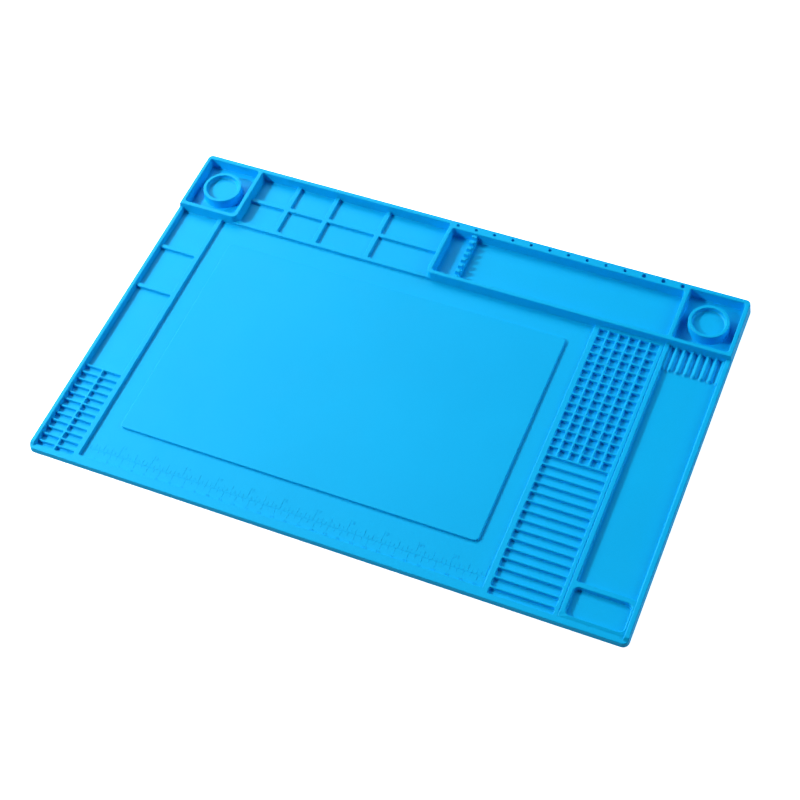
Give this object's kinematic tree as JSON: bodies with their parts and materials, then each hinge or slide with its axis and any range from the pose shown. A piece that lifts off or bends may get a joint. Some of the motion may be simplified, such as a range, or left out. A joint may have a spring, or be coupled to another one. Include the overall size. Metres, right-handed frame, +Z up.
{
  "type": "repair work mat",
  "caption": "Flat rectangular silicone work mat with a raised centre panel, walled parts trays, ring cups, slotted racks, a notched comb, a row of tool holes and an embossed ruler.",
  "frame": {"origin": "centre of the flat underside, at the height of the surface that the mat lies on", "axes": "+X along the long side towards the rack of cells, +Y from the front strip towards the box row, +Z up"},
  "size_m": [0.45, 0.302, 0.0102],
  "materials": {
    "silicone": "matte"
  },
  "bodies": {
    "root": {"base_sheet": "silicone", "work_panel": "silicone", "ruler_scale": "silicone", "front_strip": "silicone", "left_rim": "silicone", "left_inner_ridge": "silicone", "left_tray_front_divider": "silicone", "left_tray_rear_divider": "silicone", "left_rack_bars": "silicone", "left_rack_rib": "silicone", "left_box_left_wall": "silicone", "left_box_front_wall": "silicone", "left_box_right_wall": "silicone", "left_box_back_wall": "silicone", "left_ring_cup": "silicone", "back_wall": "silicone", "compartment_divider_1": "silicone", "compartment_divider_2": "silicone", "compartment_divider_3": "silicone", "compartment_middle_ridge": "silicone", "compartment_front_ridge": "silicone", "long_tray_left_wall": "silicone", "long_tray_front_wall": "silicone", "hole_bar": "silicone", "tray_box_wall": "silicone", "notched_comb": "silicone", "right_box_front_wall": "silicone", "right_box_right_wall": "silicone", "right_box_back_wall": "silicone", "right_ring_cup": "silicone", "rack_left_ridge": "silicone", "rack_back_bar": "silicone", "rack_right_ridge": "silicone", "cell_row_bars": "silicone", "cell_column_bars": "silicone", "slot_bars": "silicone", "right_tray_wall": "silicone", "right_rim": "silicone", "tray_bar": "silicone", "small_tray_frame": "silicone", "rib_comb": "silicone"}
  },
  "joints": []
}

Written task:
Please repeat the material above, word for word and in full.

Reply to the exercise:
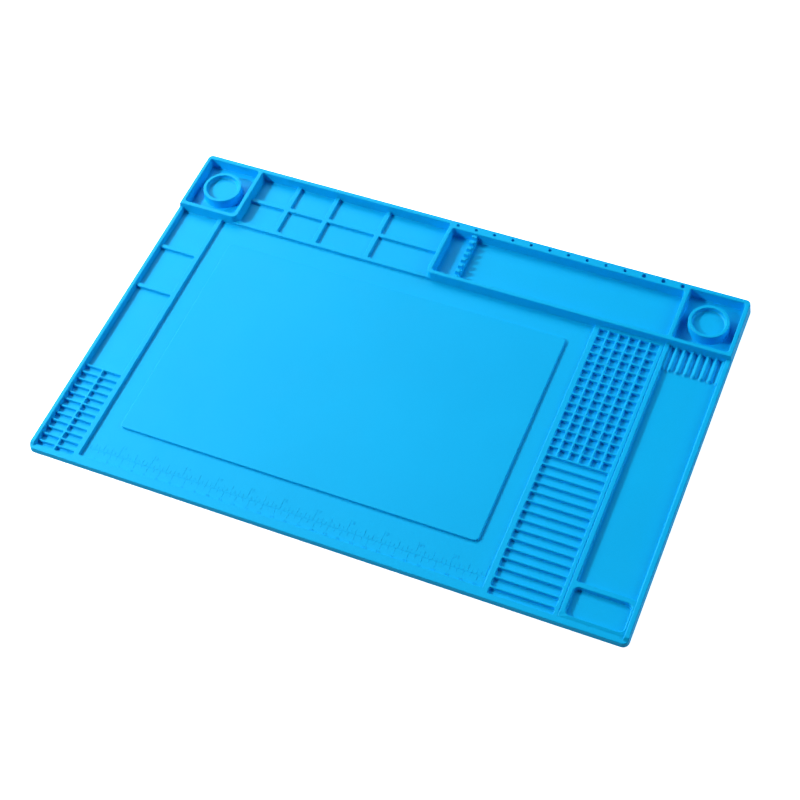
Give this object's kinematic tree as JSON: bodies with their parts and materials, then each hinge or slide with its axis and any range from the pose shown. A piece that lifts off or bends may get a joint. Some of the motion may be simplified, such as a range, or left out. A joint may have a spring, or be coupled to another one. Include the overall size. Metres, right-handed frame, +Z up.
{
  "type": "repair work mat",
  "caption": "Flat rectangular silicone work mat with a raised centre panel, walled parts trays, ring cups, slotted racks, a notched comb, a row of tool holes and an embossed ruler.",
  "frame": {"origin": "centre of the flat underside, at the height of the surface that the mat lies on", "axes": "+X along the long side towards the rack of cells, +Y from the front strip towards the box row, +Z up"},
  "size_m": [0.45, 0.302, 0.0102],
  "materials": {
    "silicone": "matte"
  },
  "bodies": {
    "root": {"base_sheet": "silicone", "work_panel": "silicone", "ruler_scale": "silicone", "front_strip": "silicone", "left_rim": "silicone", "left_inner_ridge": "silicone", "left_tray_front_divider": "silicone", "left_tray_rear_divider": "silicone", "left_rack_bars": "silicone", "left_rack_rib": "silicone", "left_box_left_wall": "silicone", "left_box_front_wall": "silicone", "left_box_right_wall": "silicone", "left_box_back_wall": "silicone", "left_ring_cup": "silicone", "back_wall": "silicone", "compartment_divider_1": "silicone", "compartment_divider_2": "silicone", "compartment_divider_3": "silicone", "compartment_middle_ridge": "silicone", "compartment_front_ridge": "silicone", "long_tray_left_wall": "silicone", "long_tray_front_wall": "silicone", "hole_bar": "silicone", "tray_box_wall": "silicone", "notched_comb": "silicone", "right_box_front_wall": "silicone", "right_box_right_wall": "silicone", "right_box_back_wall": "silicone", "right_ring_cup": "silicone", "rack_left_ridge": "silicone", "rack_back_bar": "silicone", "rack_right_ridge": "silicone", "cell_row_bars": "silicone", "cell_column_bars": "silicone", "slot_bars": "silicone", "right_tray_wall": "silicone", "right_rim": "silicone", "tray_bar": "silicone", "small_tray_frame": "silicone", "rib_comb": "silicone"}
  },
  "joints": []
}